Keep in mind that the panel gaps on these cars wasn't the greatest even when new.
 
The crime is the red actually is a good paint job - I just don't like red. I had a Caspian Blue '65 with white top about 6 years ago that regret selling (big surprise here). Once deciding to get another, I vowed to replicate the color combo. The Silver Blue is striking, but my panel gaps are likely worse than the panels themselves so I am concerned about it looking like crap with such a light color. Whoever put the car back together created wide and uneven gaps...
 
I am about to repaint my 66 convertible which I bought a month ago. It is resale red with a white top and black interior (go figure). It also has a fiberglass hood with Shelby scoop and Shelby side scoops. Thanks to all who have offered advice so far.

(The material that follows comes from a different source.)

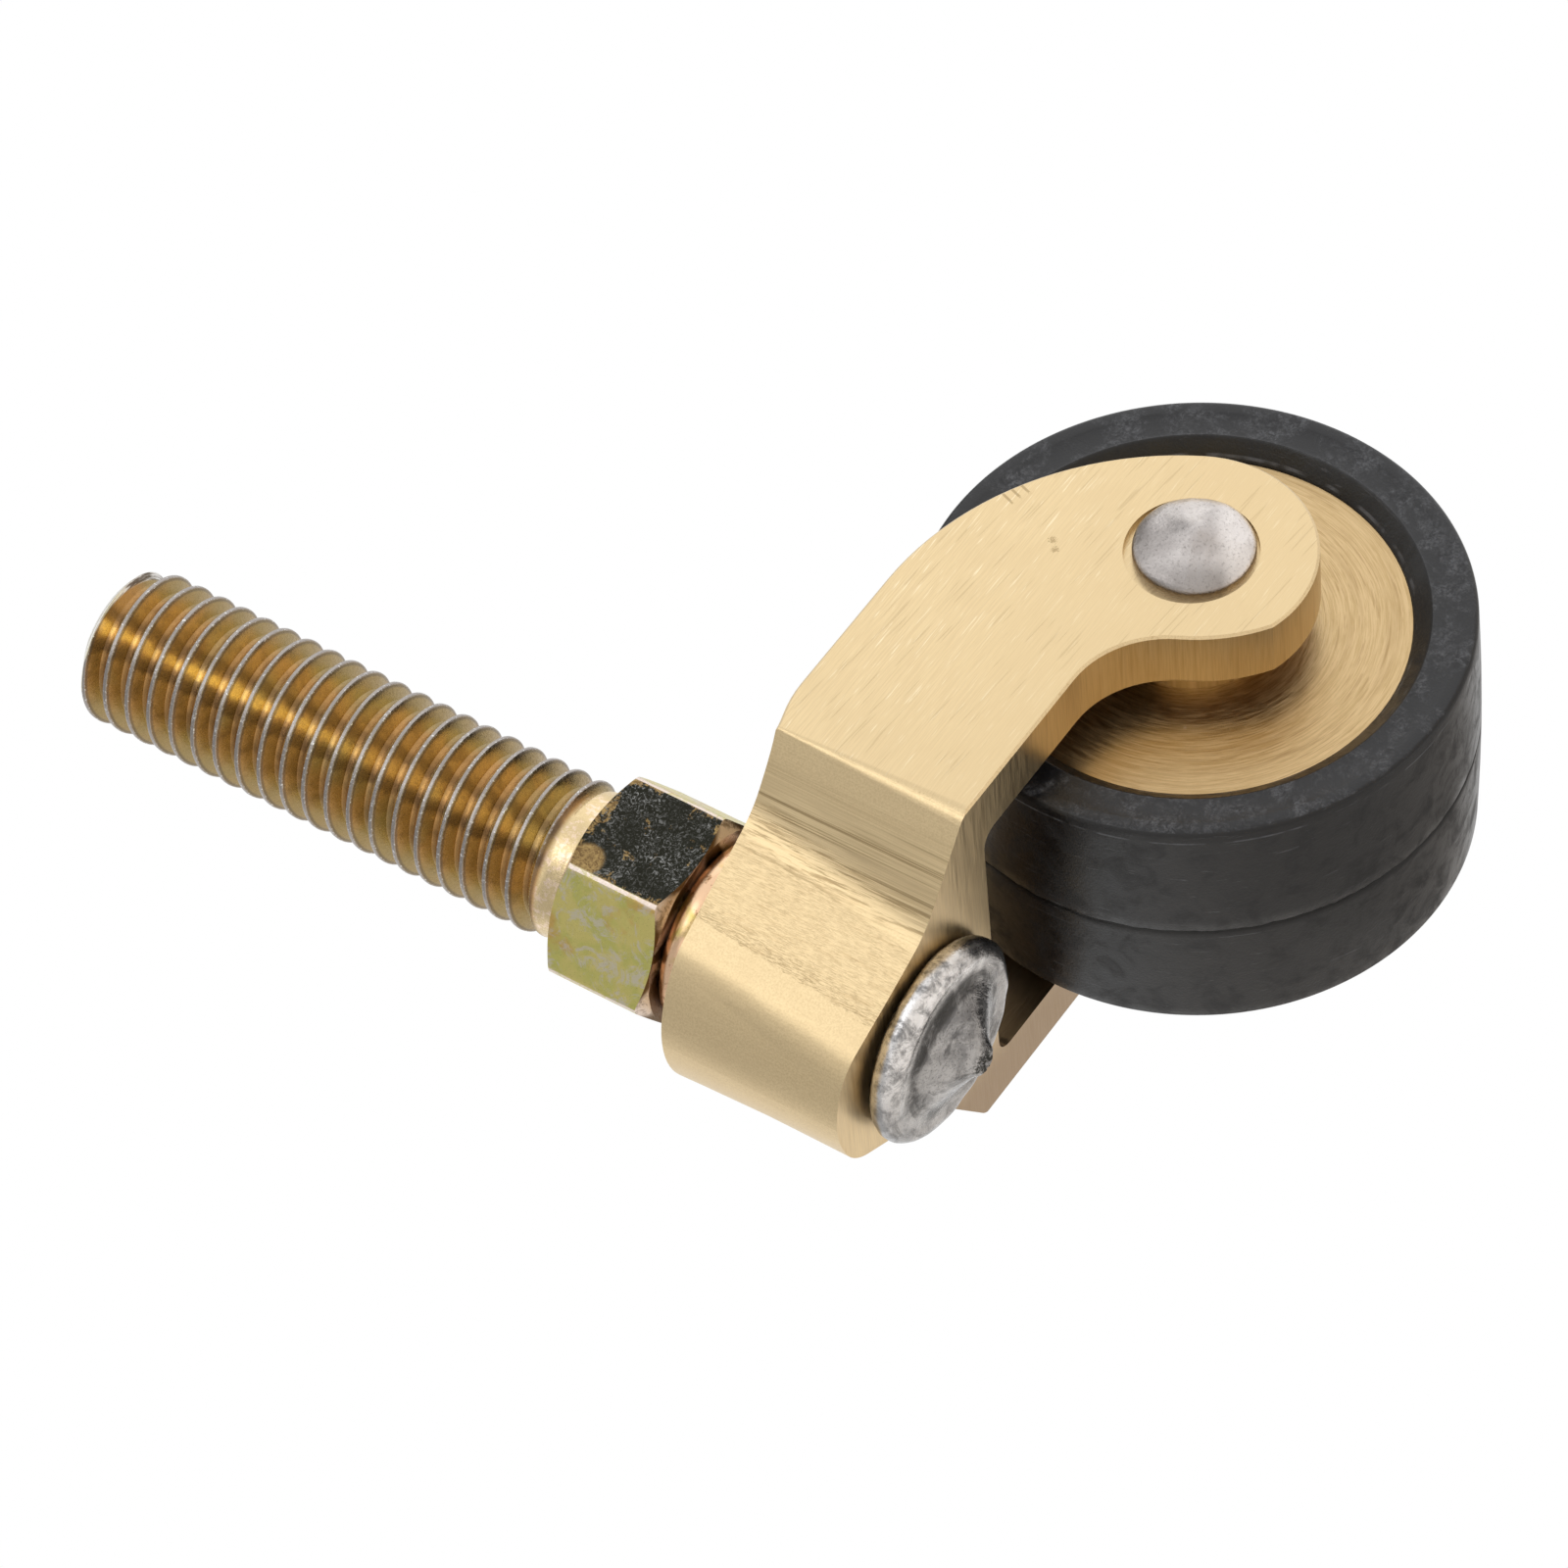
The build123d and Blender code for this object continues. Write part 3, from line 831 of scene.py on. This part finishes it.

I will spend about $1,000 at Maaco (please spare the jabs - This is all I can afford and they did a great job on another car for me) to change the color and remove the side scoops. Here's my challenge: the fiberglass hood is a bit wavy and the tailight panel in pushed in slightly at the gas cap. Also, the panels gaps are not great, with the widest at whee the side of the trunk meets the rear qtr. And the back and bottom edges of passenger door.

I want to paint it Caspian Blue to hide the panels gaps with a dark color but am afraid the hood and tailight panel will look lousy. I would consider Silver Blue but am concerned the gaps will look lousy. Understanding that this is all about compromises, would you choose:

(a) Silver Blue and live with panel gaps more visible; or

(b) Caspian Blue with wavy panels more visible.

I just gotta get rid of the red...

Go for the silver blue, you can adjust gaps but not waves.

And I have a Corvette that was once painted by Earl Scheib, and that paint job lasted 22 years.
 
The crime is the red actually is a good paint job -................

Your lucky then, you want that actually.

Your next paint job over the old one is only as good as what's underneath your new paint.

If a cheap paint job was done without sanding and primer and then repainted over that with the best of paints its still only as good as the cheap job as far as peeling, flaking etc... .

If anyone was wondering is there a cheap way to paint thats durable, yes there is.
I used an oil base Valspar truck and tractor paint on my truck (about $50.00 for 1 gallon of paint, reducer and hardner), I used black.

30 days later I shot it with a urethane clear, two coats without any pre sanding and its going on two years and doing fine. Thats with two hot summers and two harsh winters. It's my daily driver, custom.

As said straighten out what you can first, better two large matching gaps than one massive one. Paint won't hide much.